第5番「運命」は、これまでで最大の編成のため、音の厚みと音量は1番から4番とは段違い。演奏内容もさらにスケールが大きくなっていて、第4楽章などオケの真ん中でベートーヴェンが仁王立ちとなって楽員を鼓舞しているような光景が浮かんでくる力強く推進力に満ちた演奏だった。
「タタタター」の主題のフェルマータは長くは伸ばさない。その一寸の間の緊張感を保ったまま第1楽章を通す。バランスのとれたオーケストラの響きには柔らかさがあり、各楽器の音色もよくわかる。オーボエのカデンツァはよく歌う。
第2楽章第1主題の歌いだしのやわらかな響きをつくるヴィオラとチェロはこのオケの肝かもしれない。変奏部分のふたつの楽器の16分・32分音符の響きは最高の耳の贅沢と言える。
133小節からのオーボエとフルート、クラリネットによる三重奏もよかった。
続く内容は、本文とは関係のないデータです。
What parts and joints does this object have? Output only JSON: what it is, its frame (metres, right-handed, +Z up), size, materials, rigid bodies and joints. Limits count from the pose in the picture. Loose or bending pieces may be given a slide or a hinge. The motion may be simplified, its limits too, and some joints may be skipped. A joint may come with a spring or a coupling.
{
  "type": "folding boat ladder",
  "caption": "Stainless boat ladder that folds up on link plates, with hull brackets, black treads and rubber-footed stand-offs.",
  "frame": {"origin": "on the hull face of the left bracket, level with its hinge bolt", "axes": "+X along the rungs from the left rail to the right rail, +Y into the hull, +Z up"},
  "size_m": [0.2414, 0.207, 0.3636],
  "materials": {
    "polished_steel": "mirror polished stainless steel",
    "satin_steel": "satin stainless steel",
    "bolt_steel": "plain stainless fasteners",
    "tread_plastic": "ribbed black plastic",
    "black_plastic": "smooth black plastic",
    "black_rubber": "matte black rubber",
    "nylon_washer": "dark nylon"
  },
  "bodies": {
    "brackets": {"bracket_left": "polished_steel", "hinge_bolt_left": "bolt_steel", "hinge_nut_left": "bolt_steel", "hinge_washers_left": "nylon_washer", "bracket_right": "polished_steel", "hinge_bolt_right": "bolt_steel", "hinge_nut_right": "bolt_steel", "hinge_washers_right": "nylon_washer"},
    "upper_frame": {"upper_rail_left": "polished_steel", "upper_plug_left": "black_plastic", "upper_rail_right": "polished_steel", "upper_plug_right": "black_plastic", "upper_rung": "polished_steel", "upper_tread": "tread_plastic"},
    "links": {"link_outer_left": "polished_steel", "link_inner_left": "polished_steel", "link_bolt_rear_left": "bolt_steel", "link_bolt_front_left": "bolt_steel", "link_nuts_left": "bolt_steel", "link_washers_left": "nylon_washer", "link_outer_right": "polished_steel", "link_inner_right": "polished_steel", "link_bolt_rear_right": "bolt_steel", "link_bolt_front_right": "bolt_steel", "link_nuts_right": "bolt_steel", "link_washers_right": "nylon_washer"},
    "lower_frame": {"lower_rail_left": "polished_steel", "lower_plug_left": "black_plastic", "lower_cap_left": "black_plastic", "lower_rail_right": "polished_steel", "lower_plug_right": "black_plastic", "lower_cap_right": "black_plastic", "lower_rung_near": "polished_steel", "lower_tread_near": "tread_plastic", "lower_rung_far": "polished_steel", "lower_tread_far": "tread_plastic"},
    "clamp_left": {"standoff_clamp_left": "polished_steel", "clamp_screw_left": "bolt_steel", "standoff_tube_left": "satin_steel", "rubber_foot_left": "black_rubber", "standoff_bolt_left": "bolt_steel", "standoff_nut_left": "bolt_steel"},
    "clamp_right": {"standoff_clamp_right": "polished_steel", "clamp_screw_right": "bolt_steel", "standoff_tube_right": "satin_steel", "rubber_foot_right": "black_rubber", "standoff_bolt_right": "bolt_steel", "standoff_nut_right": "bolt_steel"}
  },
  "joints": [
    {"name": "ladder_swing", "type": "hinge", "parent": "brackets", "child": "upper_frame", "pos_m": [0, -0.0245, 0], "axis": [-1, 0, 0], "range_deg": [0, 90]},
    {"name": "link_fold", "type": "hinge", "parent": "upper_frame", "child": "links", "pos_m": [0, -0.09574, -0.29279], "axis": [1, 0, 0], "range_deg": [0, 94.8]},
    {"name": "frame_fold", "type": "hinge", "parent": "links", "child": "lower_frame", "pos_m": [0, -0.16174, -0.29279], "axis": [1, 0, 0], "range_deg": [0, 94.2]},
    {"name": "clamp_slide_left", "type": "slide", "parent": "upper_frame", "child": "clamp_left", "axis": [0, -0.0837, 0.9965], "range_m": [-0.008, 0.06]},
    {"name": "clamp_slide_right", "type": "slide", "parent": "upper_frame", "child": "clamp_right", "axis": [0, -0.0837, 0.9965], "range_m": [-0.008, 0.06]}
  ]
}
オーボエ奏者がフルート奏者に身体を向けハーモニーを合わせようとする姿が印象的だ。
第3楽章115小節から130小節までチェロの対旋律の響きが上質で聴きほれる。
オケから少し離れてティンパニの横に位置するトランペット2本はすこし暗くて重く潤いがある音に輝きも加わるので「いぶし銀」という表現がぴったり。
第4楽章冒頭トロンボーン3本、ピッコロ、コントラファゴットも加わり、音はますます厚みと増し輝かしくなる。腹にドスンと響くような重量感を持っている。提示部繰り返しあり。ヤンソンスは今回全ての提示部の繰り返しを行っていた。一気呵成に展開部が終わる。
再現部は提示部より重みが加わる。
コーダのファゴットのあとのホルンが珍しく最初の音をはずす。出番が少なかったピッコロ奏者がはりきって吹く。一緒に吹くフルートも明快な響き。全オーケストラが大きな岩となって崖をころがり落ちて行くような勢いを持って終止に突き進む。叩きつける和音も乱れず響きの美しさを保っている。解放感が充満するコーダ。
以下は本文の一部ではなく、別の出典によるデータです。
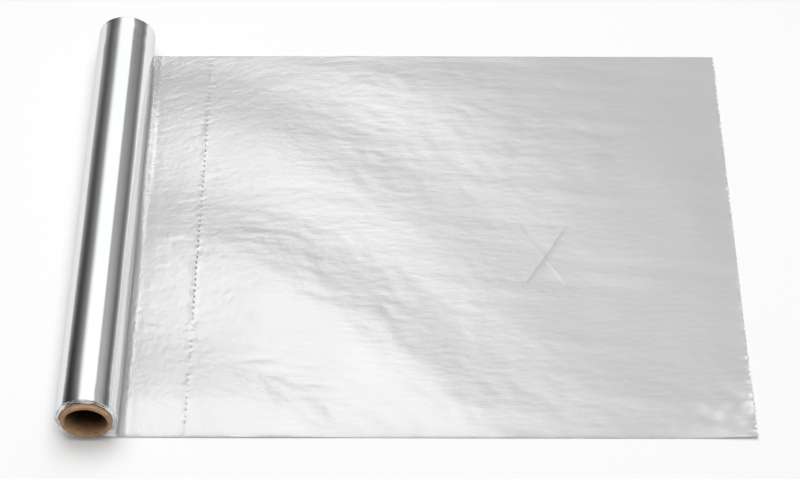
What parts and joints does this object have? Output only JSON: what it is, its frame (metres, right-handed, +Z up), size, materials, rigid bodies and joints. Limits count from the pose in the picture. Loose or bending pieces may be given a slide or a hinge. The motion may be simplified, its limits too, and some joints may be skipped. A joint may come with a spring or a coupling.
{
  "type": "aluminium grill liner roll",
  "caption": "Roll of perforated aluminium foil grill liner on a cardboard core, lying on its side with one torn-off length of web drawn out flat from under it.",
  "frame": {"origin": "middle of the overall box in plan, at the height of the surface that the roll and its drawn sheet lie on", "axes": "+X is the way the sheet is drawn off the roll, Y runs along the roll's core, +Z is up"},
  "size_m": [0.403, 0.311, 0.037],
  "materials": {
    "kraft_board": "matte kraft paperboard, spirally wound",
    "rolled_foil": "rolled foil, bright on one side and satin on the other"
  },
  "bodies": {
    "root": {"cardboard_core": "kraft_board", "foil": "rolled_foil"}
  },
  "joints": []
}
拍手とブラヴォは止まず、昨日に続きアンコールが演奏された。またも弦楽のみで、ハイドン(ティエリオ)の弦楽四重奏曲ヘ長調から第2楽章「セレナーデ」。いわゆる「ハイドンのセレナーデ」。第1ヴァイオリンが旋律を弾き、他の弦はピチカートを奏する。ヴァイオリン群の音色の素晴らしさをまたもじっくりと味わうことができた。LB席真上から一本の絹糸のような弱音の美しいヴァイオリンの響きを聴くのは最高の贅沢だ。
前半に第1番と第2番が演奏された。編成は昨日が14型だったのに対し12型とこぶりになっている。第1番がよかった。特に第3楽章と第4楽章がはつらつとして昨晩の第4番の名演を思い出させた。
第2番では、管楽器奏者は交替したものの、弦はほとんど同じメンバーで演奏しており、疲れのためか少し集中が切れたように感じた。第2楽章のすこし速めテンポは全体のテンポからきているものなので、ここだけを遅くすることはできないだろうが、個人的にはもう少しゆったりと歌ってくれたらなあ、とないものねだりをしたくなった。
弦の美しさ、木管のハーモニーのなんとも言えない心地よさは1番、2番ではより一層発揮されていた。
この日もNHKによるハイビジョン収録が行われていたが、友人がカメラマンに聞いたところ来年1月にBSで放映されるとのこと。DVDを買わなくてもすみそうでうれしい。
会場で発売されたばかりのCD版ベートーヴェン交響曲全集(録音2007、2008、2012年)を買った。2枚聴いた印象では今回のツィクルスとほぼ同じで素晴らしいが、実際のコンサート会場で聴くライブの持つ圧倒的な情報量にはやはりかなわないと思う。